Quebec junior colleges seek Indigenous student exemptions amid French language law

School is out for Quebec’s junior colleges, but Indigenous students still have something to say about the province’s French language law, better known as Bill 96.

“I feel like it’s being forced upon me, and it’s putting my education at risk. I don’t think I can do it, so I’m making the choice to leave,” said Cameron Biron, a Cree student at John Abbott College, in a video testimonial.

Five English junior colleges in Montreal have launched a campaign, including video testimonies and an open letter to Premier François Legault, asking him to exempt Indigenous students from new French-language requirements that come into effect in the fall.

Come September, Indigenous students in the province’s junior colleges will have to take three core courses in French or a total of five second-language French courses instead of the current two, as well as complete a French exit exam.

“There are so many people I know that don’t want to study in Quebec because of Bill 96,” said Inuk student Jason Patterson.

This latest initiative is a last resort for the schools that have been warning about the damaging impacts of the law on Indigenous students since it was introduced in 2021.

In the letter, the directors general of the colleges say the measures taken by the Ministry of Higher Education remain “insufficient.”

They add the Charter of the French Language imposes multiple systemic and discriminatory obstacles and compromises the transmission of the students’ ancestral languages.

Kim Martin from Kahnawake, the dean of Indigenous Education at John Abbott College, said the current exemptions require students to jump through hoops and meet eligibility criteria that many often don’t qualify for.

“Give Indigenous students a complete exemption from the three additional courses as well as the exam. And recognize the fact that our students have suffered such inequality for so long in the education system that we cannot be expected to adhere to this law,” Martin said in a recent interview.

“There needs to be better communication. There needs to be better partnerships. And there needs to be a better understanding for this government on what the actual realities are, not just in French Indigenous communities, but English Indigenous communities also,” she said.

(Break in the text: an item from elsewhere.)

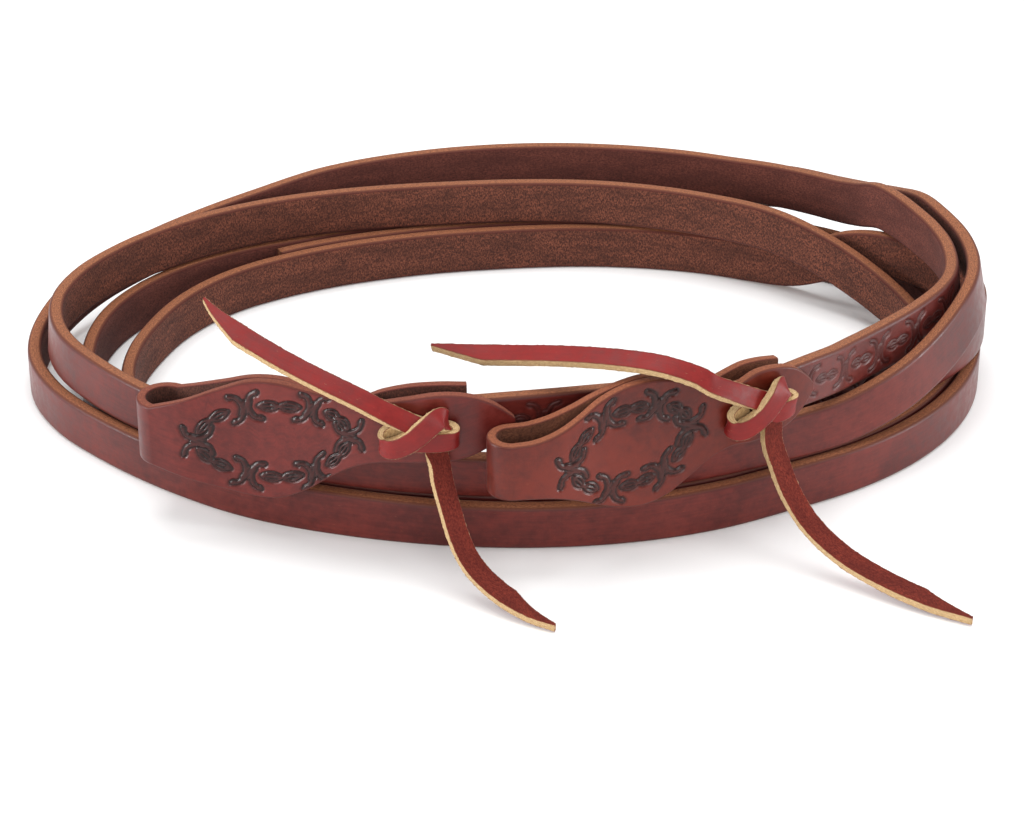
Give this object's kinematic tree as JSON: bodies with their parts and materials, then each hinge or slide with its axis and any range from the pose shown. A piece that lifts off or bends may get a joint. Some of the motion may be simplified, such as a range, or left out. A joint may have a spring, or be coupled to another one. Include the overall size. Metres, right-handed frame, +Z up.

Additionally, Martin noted the exemptions are not enshrined in law.

“The ultimate response is for the government to sit down with Indigenous communities, Indigenous nations, and address the outstanding issues related to Law 14 or Bill 96. That is our prime objective here,” said John McMahon, the director general of Vanier College.

The colleges said they fear these requirements will discourage students from continuing their post-secondary education in Quebec, or worse, continuing altogether.

Tiawentí:non Canadian, coordinator of the First Peoples’ Centre at Dawson College, said the transition to junior college is already hard enough without introducing additional challenges for Indigenous students.

“I think the students are feeling really anxious, concerned, and unsure about their future here or in CEGEP in general,” Canadian said.

After the campaign went public, the province responded by saying it would not be expanding any exemptions.

Ghislain Picard, regional chief of the Assembly of First Nations Quebec and Labrador (AFNQL), said the law is a total disrespect to Indigenous people.

“We have our students from our different nations. They are the ones that should be speaking to this and also contributing to the political process at their own local levels as well as at the regional level,” Picard said.

Last year, the AFNQL and First Nations Education Council applied for a judicial review to challenge Bill 96.